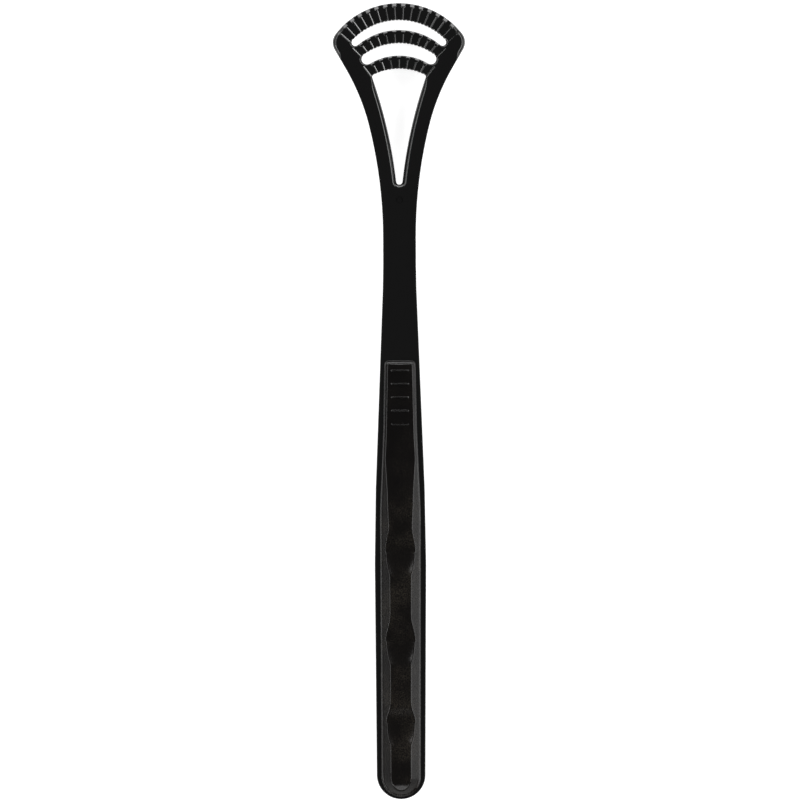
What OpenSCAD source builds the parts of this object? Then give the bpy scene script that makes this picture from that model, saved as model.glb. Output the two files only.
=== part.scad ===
// Tongue scraper: one hard moulding with three ribbed bars in an open head, a slim neck
// and a handle, and two soft grips moulded into the handle's pockets.
// Millimetres. The tool lies on its rear grip: Y runs from the butt to the head, Z is up,
// and the origin is under the middle of the tool. Sizes along Y are measured from the butt.

/* [Whole tool] */
// Length from the butt to the tip of the head
tool_l = 190; // [184:1:225]
// Thickness of the hard moulding in the handle
frame_t = 6; // [5.2:0.1:8]
// Thickness of the hard moulding in the head
head_t = 3; // [2.2:0.1:4]

/* [Head outline] */
// Width of the head across its two rounded ears
head_w = 31.6; // [29:0.1:36]
// Radius of the front edge of the head
tip_r = 19.3; // [18.5:0.1:24]
// Radius of each ear
ear_r = 3.4; // [2.5:0.1:4]
// Lean of the head's straight sides, in degrees
side_lean = 30; // [26:1:34]
// Radius of the curve under each straight side
shoulder_r = 53; // [35:1:65]
// Lean at which the shoulder curve gives way to the neck's curve, in degrees
shoulder_lean = 18; // [14:1:22]
// Radius of the curve that runs into the neck
neck_curve_r = 89; // [60:1:110]
// Width of each of the two arms that carry the bars
arm_w = 4.25; // [3:0.05:5]

/* [Bars and windows] */
// Width of the front bar
bar_1_w = 3.95; // [3:0.05:5]
// Width of the middle bar
bar_2_w = 3; // [2:0.05:4]
// Width of the back bar
bar_3_w = 3; // [2:0.05:4]
// Opening between the front and the middle bar, at the centre line
slot_1_h = 2.5; // [2:0.05:3]
// Opening between the middle and the back bar, at the centre line
slot_2_h = 3.1; // [2.6:0.05:3.8]
// Radius of the rounded ends of the first slot
slot_1_end_r = 0.87; // [0.6:0.01:1]
// Radius of the rounded ends of the second slot
slot_2_end_r = 1.3; // [1:0.05:1.4]
// How much tighter the middle bar's back edge curves than its front edge
bar_2_tighten = 1.05; // [0:0.05:2]
// Length of the long window, from the back bar to its narrow end
window_l = 27.7; // [22:0.1:32]
// Radius of the window's narrow end
window_end_r = 0.8; // [0.5:0.05:1.2]
// Radius of the window's two long sides
window_side_r = 113; // [80:1:160]

/* [Ripples on the bars] */
// Number of grooves across the front bar
bar_1_grooves = 16; // [8:1:17]
// Number of grooves across the middle bar
bar_2_grooves = 12; // [6:1:13]
// Number of grooves across the back bar
bar_3_grooves = 9; // [5:1:10]
// Distance from one groove to the next, round the middle of a bar
groove_pitch = 1.98; // [1.7:0.01:2.4]
// Radius of a groove's round floor
groove_r = 0.36; // [0.25:0.01:0.45]
// Depth of a groove
groove_d = 0.32; // [0.2:0.01:0.4]
// Radius of a groove's flared mouth at the bar's front edge
mouth_r = 0.68; // [0.5:0.01:0.8]
// Length of the flared mouth
mouth_l = 1; // [0.5:0.1:1.4]

/* [Neck and handle] */
// Width of the neck
neck_w = 7.85; // [6:0.05:9]
// Where the handle starts to widen
taper_start = 124.5; // [118:0.5:128]
// Where the handle stops widening
taper_end = 65; // [60:0.5:90]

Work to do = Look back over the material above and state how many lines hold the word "from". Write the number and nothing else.

Solution to this task = 6